Andy Warhol, on the other hand, was deeply embedded in the music scene, not just as an observer but as a key player. His close association with The Velvet Underground is legendary; he produced their debut album The Velvet Underground & Nico and designed its now-iconic banana cover. Warhol understood that music and image were becoming indivisible in a media-saturated culture. His portraits of Mick Jagger, Debbie Harry, and Prince weren’t just celebrity snapshots, they were meditations on performance, persona, and sound. The Factory, Warhol’s New York studio, often pulsed with live music, acting as a kind of experimental stage for visual and sonic collaboration. In his words, "Pop art is about liking things," and Warhol liked sound - particularly the sounds that reflected fame, glamour, and artifice.

 

If Warhol was the producer of cool detachment, Jean-Michel Basquiat was pure improvisational heat. Music wasn’t an influence for Basquiat, it was a language. He was fascinated by jazz, particularly bebop, and idolised musicians like Charlie Parker and Miles Davis. The raw, layered energy of Basquiat’s paintings mimics the structure of a jazz solo; fragments of text, crossed-out lines, symbols, sudden bursts of colour and rhythm. Works like Horn Players (1983) explicitly reference Parker and Dizzy Gillespie, not just in subject but in form. As curator Dieter Buchhart explains, Basquiat “transferred the energy of jazz into visual art… he was sampling before sampling became a musical phenomenon”. Basquiat’s connection to music extended beyond jazz. Coming of age in New York’s downtown scene of the late ’70s and early ’80s, he was also part of the early hip-hop movement. He played in a band called Gray and collaborated with figures like Fab 5 Freddy and Rammellzee. His paintings are visual mixtapes, blending Black musical history with street culture and social critique. In many ways, Basquiat was both the poet and the DJ.

 

Keith Haring, too, emerged from this electric convergence of music and street culture. Arriving in New York in the late ’70s, Haring became a regular at clubs like Paradise Garage, where house, disco, and early hip-hop were not just soundtracks, but communities. Haring often painted live to music, at parties, in clubs, even on dance floors. The visual rhythm of his work - the radiating babies, barking dogs, and writhing bodies - mirrors the beat-driven repetition of the dance tracks that filled his world. As art critic Robert Farris Thompson noted, Haring’s work "carried the cadence of the dance floor, the public mural, the protest chant". Haring also collaborated directly with musicians, designing album covers for Run DMC and producing stage visuals for Grace Jones.

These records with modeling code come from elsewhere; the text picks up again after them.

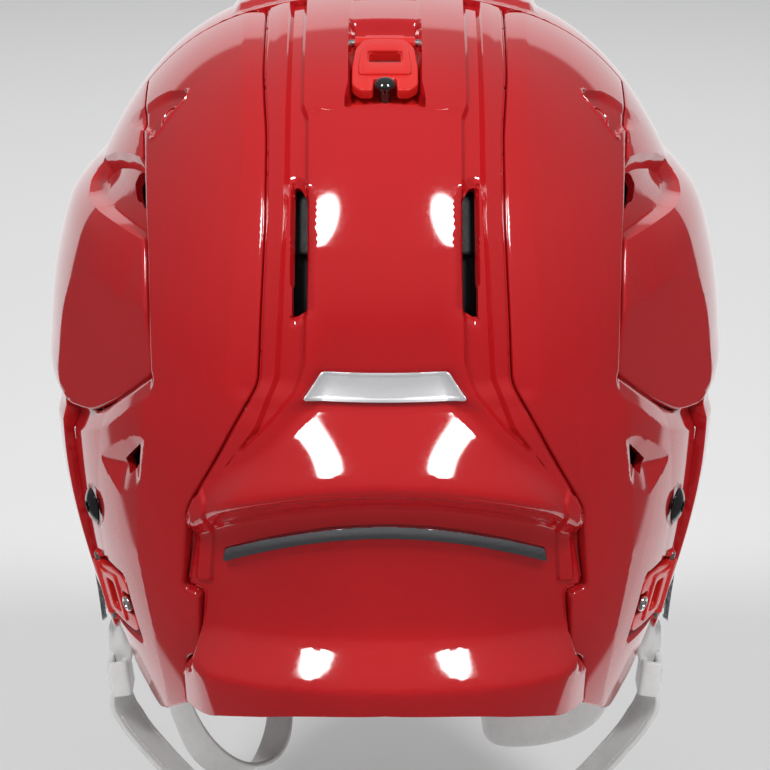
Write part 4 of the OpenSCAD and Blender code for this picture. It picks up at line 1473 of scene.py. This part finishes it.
def build_chin_cup():
    """Curved cup across the chin: thin in the middle, with a rolled edge all round and four slots."""
    turns, rows = 44, 20
    a = np.linspace(-38, 38, turns)
    angle = np.arcsin(a / 63)
    y = np.linspace(-16.5, 16.5, rows)
    verts = []
    for face in (0, 1):
        for i, t in enumerate(angle):
            for v in y:
                edge = min((38 - abs(a[i])) / 3.2, (16.5 - abs(v)) / 3.2, 1)
                roll = math.sqrt(max(0.0, 1 - (1 - max(edge, 0)) ** 2))
                thick = 0.5 + 1.9 * roll + 0.5 * (1 - smoothstep(min((38 - abs(a[i])), (16.5 - abs(v))) / 6))
                squeeze = 1 - 0.16 * (abs(a[i]) / 38) ** 4
                r = 61.4 + thick * (1 - 2 * face) - 1.6 * (abs(v) / 16.5) ** 3
                verts.append((r * math.sin(t), 22 + v * squeeze, -118 - r * math.cos(t)))
    faces = []
    n = turns * rows
    for i in range(turns - 1):
        for j in range(rows - 1):
            k = i * rows + j
            if i % 12 in (4, 5) and 6 <= j <= 12 and 6 < i < 38:
                continue
            faces.append((k, k + 1, k + rows + 1, k + rows))
            faces.append((n + k + rows, n + k + rows + 1, n + k + 1, n + k))
    faces = np.array(faces)
    edges = np.concatenate([faces[:, [i, (i + 1) % 4]] for i in range(4)])
    key = edges[:, 0] * 2 * n + edges[:, 1]
    back = edges[:, 1] * 2 * n + edges[:, 0]
    rim = edges[~np.isin(key, back)]
    rim = rim[(rim < n).all(1)]
    sides = np.column_stack([rim[:, 1], rim[:, 0], rim[:, 0] + n, rim[:, 1] + n])
    cup = new_object("chin_cup_moulding", verts, np.vstack([faces, sides]), WHITE_PLASTIC, sharp=40)
    smooth = cup.modifiers.new("smooth", "SUBSURF")
    smooth.levels = smooth.render_levels = 1
    place(cup, "strap", "white_plastic", "chin_cup")


# ---------------------------------------------------------------- badge and bright strip


def surface_strip(name, field_clips, lines, shape, wall, material, sharp=32):
    """Thin piece that follows the nape panel's surface inside the given limits."""
    skin = Skin(lambda p: np.minimum.reduce([f(p) for f in field_clips]), 8)
    for field in field_clips:
        skin.clip(field)
    for field, at in lines:
        skin.cut(field, at)
    return thick_object(name, skin, shape, wall, material, sharp)


BADGE_TOP = 24.8


def badge_field(p):
    outline = [(-20.2, BADGE_TOP), (20.2, BADGE_TOP), (25.8, 15.3), (-25.8, 15.3)]
    gap = area_gap(p[:, 0], p[:, 2], corner_round(outline, 1.2))
    return np.where(p[:, 1] > 60, -gap, -99.0)


STRIP_HALF = 2.1


def strip_field(p):
    """Distance inside the bowed strip with its blunt ends."""
    gap = STRIP_HALF - np.abs(strip_height(p))
    return np.where(p[:, 1] > 60, np.minimum(gap, 52 - np.abs(p[:, 0])), -99.0)


def strip_height(p):
    """Height over the strip's bowed middle line."""
    return p[:, 2] + 27.0 + p[:, 0] ** 2 / 195


def build_trim():
    def badge_shape(p, d):
        inside = badge_field(p)
        tilt = (BADGE_TOP - p[:, 2]) * 0.16
        edge = lip(np.maximum(inside, 0), 0.5)
        return nape_shape(p, d) + 0.5 + tilt + edge - 0.15 * linear(inside, 1.0, 1.3)

    lines = [(badge_field, at) for at in (0.5, 1.0, 1.3)]
    badge = surface_strip("badge_plate_skin", (badge_field,), lines, badge_shape, 0.8, BADGE)
    place(badge, "nape", "badge", "badge_plate")

    def strip_shape(p, d):
        """Crowned face that looks a little upwards, with rounded edges."""
        up = strip_height(p) / STRIP_HALF
        crown = 1.7 - 1.0 * up - 0.5 * up * up
        return nape_shape(p, d) + crown + lip(np.maximum(strip_field(p), 0), 0.5)

    lines = [(strip_field, at) for at in (0.12, 0.3, 0.5)] + [(strip_height, at) for at in (0.8, 0.0, -0.8)]
    strip = surface_strip("accent_strip_skin", (strip_field,), lines, strip_shape, 1.2, TRIM, 60)
    place(strip, "nape", "bright_trim", "accent_strip")


def build_bridge():
    """Band of the rear shell that crosses under the crown and joins its two arms."""
    def zone(p):
        return np.minimum(np.minimum(54 - np.abs(p[:, 0]), 10 - np.abs(p[:, 2] - 70)), p[:, 1])

    skin = Skin(zone, 6)
    skin.lips(zone, 0.0, 1.0)

    def shape(p, d):
        return lip(np.maximum(zone(p), 0), 1.0) - BRIDGE_DROP

    bridge = thick_object("rear_bridge_band", skin, shape, 2.5, DARK)
    place(bridge, "rear", "black")


# ---------------------------------------------------------------- liners, pads and guards


def layer_piece(name, zone, level, top, low, material, edge, grooves=(), sharp=40):
    """Foam between two depths below the dome, with rounded edges; zone is the distance inside its outline.
    Each groove is a field and the value along which it runs, sunk into the face towards the head."""
    skin = Skin(zone, level)
    skin.lips(zone, 0.0, edge)
    for field, at in grooves:
        for side in (-1, -0.45, 0.45, 1):
            skin.cut(field, at + side * GROOVE_HALF)

    def shape(p, d):
        return lip(np.maximum(zone(p), 0), edge) - top

    def wall(p, d):
        drop = 1.7 * lip(np.maximum(zone(p), 0), edge)
        for field, at in grooves:
            away = np.abs(field(p) - at) / GROOVE_HALF
            drop = np.minimum(drop, -GROOVE_DEPTH * (1 - linear(away, 0.45, 1)))
        return np.maximum(low - top + drop, 0.4)

    return thick_object(name, skin, shape, wall, material, sharp)


def swell(piece, voxel, cap):
    """Stuffed form by a cloth simulation with air pressure inside; no point moves further than cap, in mm."""
    remesh = piece.modifiers.new("remesh", "REMESH")
    remesh.mode = "VOXEL"
    remesh.voxel_size = voxel * MM
    apply_modifiers(piece)
    n = len(piece.data.vertices)
    start = np.empty(n * 3)
    piece.data.vertices.foreach_get("co", start)
    cloth = piece.modifiers.new("cloth", "CLOTH")
    cloth.settings.use_pressure = True
    cloth.settings.uniform_pressure_force = 4
    cloth.settings.effector_weights.gravity = 0
    cloth.settings.quality = 4
    for step in range(1, 21):
        bpy.context.scene.frame_set(step)
    apply_modifiers(piece)
    bpy.context.scene.frame_set(1)
    end = np.empty(n * 3)
    piece.data.vertices.foreach_get("co", end)
    move = (end - start).reshape(-1, 3)
    far = np.linalg.norm(move, axis=1, keepdims=True)
    move *= np.minimum(1, cap * MM / np.maximum(far, 1e-9))
    piece.data.vertices.foreach_set("co", (start.reshape(-1, 3) + move).ravel())
    piece.data.update()
    smooth = piece.modifiers.new("smooth", "SUBSURF")
    smooth.levels = smooth.render_levels = 1


def apply_modifiers(piece):
    """Replaces a piece's mesh by what its modifiers make of it."""
    bpy.context.view_layer.update()
    graph = bpy.context.evaluated_depsgraph_get()
    mesh = bpy.data.meshes.new_from_object(piece.evaluated_get(graph), depsgraph=graph)
    piece.modifiers.clear()
    material = piece.data.materials[0]
    piece.data = mesh
    mesh.materials.clear()
    mesh.materials.append(material)
    mesh.shade_smooth()


LINER_TOP, LINER_LOW, PAD_TOP, PAD_LOW = 11.6, 22.6, 23.1, 29.1
GROOVE_HALF, GROOVE_DEPTH = 1.9, 2.6

TEMPLE_OUTLINE = [(-34, 30), (-76, 26), (-80, -30), (-56, -46), (-44, -30), (-38, 0)]
REAR_LINER_SIDE = [(44, -8.5), (130, -8.5), (130, -50), (88, -50), (58, -40), (44, -20)]
REAR_LINER_BACK = corner_round([(54.5, -8.5), (120, -8.5), (120, -60), (70, -60)], 3.0)
NAPE_LINER_SIDE = corner_round([(40, 94), (130, 94), (150, -84), (60, -84), (60, 40), (30, 60)], 3.0)
NAPE_LINER_BACK = corner_round([(-1, 100), (34, 100), (36, 0), (52, -30), (52, -90), (-1, -90)], 3.0)
GUARD_OUTLINE = corner_round(
    [(-38, -6), (20, -6), (19.5, -28), (22.5, -60), (24, -75), (30, -80), (27, -92), (14, -97), (-14, -94),
     (-38, -82), (-50, -68), (-45, -56), (-38.5, -27.5)], 4.0)


def front_liner_zone(p):
    u, y, z = np.abs(p[:, 0]), p[:, 1], p[:, 2]
    wings = np.minimum.reduce([u - 57, z - 9, 79 - z, 84 - y])
    return np.minimum(front_gap(p) - 6, np.maximum(6 - y, wings))


def rear_liner_zone(p):
    side = -area_gap(p[:, 1], p[:, 2], corner_round(REAR_LINER_SIDE, 3.0))
    return np.minimum(side, -area_gap(p[:, 0], p[:, 2], REAR_LINER_BACK))


def nape_liner_zone(p):
    side = -area_gap(p[:, 1], p[:, 2], NAPE_LINER_SIDE)
    return np.minimum(side, -area_gap(np.abs(p[:, 0]), p[:, 2], NAPE_LINER_BACK))


def build_liners():
    """Expanded-foam liners with moulded grooves between their blocks."""
    def round_head(p):
        """Length round the head from the middle of the forehead, as an angle times a middling radius."""
        return np.arctan2(np.abs(p[:, 0]), -p[:, 1]) * 100

    def height(p):
        return p[:, 2]

    def back(p):
        return p[:, 1]

    def across(p):
        return np.abs(p[:, 0])

    lines = [(round_head, at) for at in (34, 78, 122, 166)] + [(height, at) for at in (30, 66)]
    front = layer_piece("front_liner_foam", front_liner_zone, 6, LINER_TOP, LINER_LOW, FOAM, 2.0, lines)
    place(front, "front", "foam", "front_liner")
    rear = layer_piece("rear_liner_foam_left", lambda p: np.where(p[:, 0] > 0, rear_liner_zone(p), -50), 6,
                       LINER_TOP, LINER_LOW, FOAM, 2.0, [(back, 72), (height, -27)])
    for part in both(rear, "rear", "foam", "rear_liner"):
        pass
    lines = [(across, 17)] + [(height, at) for at in (-52, -20, 14, 48)]
    nape = layer_piece("nape_liner_foam", nape_liner_zone, 6, LINER_TOP, LINER_LOW, FOAM, 2.0, lines)
    place(nape, "nape", "foam", "nape_liner")


def build_pads():
    """Lined comfort pads, swollen by cloth simulation and then pressed along their sewn lines."""
    def forehead(p):
        return np.minimum.reduce([62 - np.abs(p[:, 0]), -10 - p[:, 1], p[:, 2] - 34, 60 - p[:, 2]]) - 1.6

    def crown(p):
        return np.minimum.reduce([26 - np.abs(p[:, 0]), -p[:, 1], p[:, 1] + 44, p[:, 2] - 40]) - 1.6

    def temple(p):
        loop = corner_round(TEMPLE_OUTLINE, 5.0)
        return np.where(p[:, 0] > 0, -area_gap(p[:, 1], p[:, 2], loop), -50) - 1.6

    def nape(p):
        loop = corner_round([(-1, 10), (32, 10), (44, -40), (38, -62), (-1, -62)], 5.0)
        return np.minimum(-area_gap(np.abs(p[:, 0]), p[:, 2], loop), p[:, 1] - 40) - 1.6

    for name, zone, body in (("forehead_pad", forehead, "front"), ("crown_pad", crown, "front"),
                             ("temple_pad", temple, "front"), ("nape_pad", nape, "nape")):
        pad = layer_piece(name + ("_cover_left" if zone is temple else "_cover"), zone, 6, PAD_TOP + 1.5,
                          PAD_LOW - 1.1, PAD, 1.4)
        swell(pad, 2.6, 1.3)
        parts = both(pad, body, "pad", name) if zone is temple else (place(pad, body, "pad", name),)


def build_ear_guards():
    """Clear moulded guards with three slots and a thickened rim."""
    slots = []
    for y in (-14, 0, 14):
        outline = [(y - 2.5, -65), (y + 2.5, -65), (y + 2.5, -39), (y - 2.5, -39)]
        slots.append(corner_round(outline, 2.2))

    def zone(p):
        gap = -area_gap(p[:, 1], p[:, 2], GUARD_OUTLINE)
        for slot in slots:
            gap = np.minimum(gap, area_gap(p[:, 1], p[:, 2], slot))
        return np.where(p[:, 0] > 60, gap, -50)

    skin = Skin(zone, 6, GUARD_DEPTH)
    skin.lips(zone, 0.0, 0.9)
    skin.cut(zone, 2.4)

    def shape(p, d):
        gap = np.maximum(zone(p), 0)
        return lip(gap, 0.7) - FLANGE_DROP - 0.5 * linear(gap, 1.7, 2.4)

    guard = thick_object("ear_guard_sheet_left", skin, shape, 1.9, CLEAR)
    both(guard, "front", "clear", "ear_guard")


def dress_frame():
    """Carried-over CAD nodes get their finishes."""
    for name in ("side_nut_left", "side_nut_right", "cage_nut_left", "cage_nut_right", "nape_guide_studs",
                 "ear_guard_rivets"):
        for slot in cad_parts[name].material_slots:
            slot.material = STEEL


build_bridge()
build_clips()
build_fasteners()
build_straps()
build_keepers()
build_chin_cup()
build_trim()
build_liners()
build_pads()
build_ear_guards()
dress_frame()


def numbers(box):
    return [[float(c) for c in corner] for corner in box]


{"cad": numbers((cad_low, cad_high)), "visual": numbers(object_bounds())}
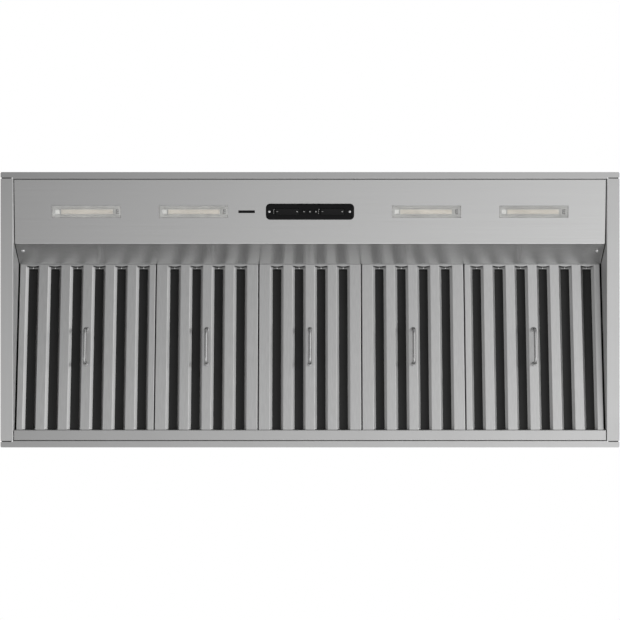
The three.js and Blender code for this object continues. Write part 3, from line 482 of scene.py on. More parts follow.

For him, music and art were forms of activism, tools to energise, unify, and provoke. In the 1980s, Haring was among the most visible artists fighting the AIDS crisis, and many of his public projects were created to the pulse of protest and the soundtrack of resistance.

 

What links all four artists is not simply a love of music, but an instinctive understanding that music and visual art were converging in new and radical ways. They didn’t just illustrate music; they absorbed its structures, borrowed its languages, and reflected its power back through paint and print. Whether it was Lichtenstein’s jazz-like phrasing, Warhol’s pop-star alchemy, Basquiat’s freestyle sampling, or Haring’s kinetic groove, each of them helped to shape a new kind of art; one that danced, shouted, whispered and pulsed.

At Andipa Editions, we are constantly drawn to this rich interplay of disciplines. In the prints of these artists, you can almost hear the sound that shaped them: the crackle of vinyl, the echo of a saxophone, the thump of a bassline under city lights. Their work invites us not just to look, but to listen.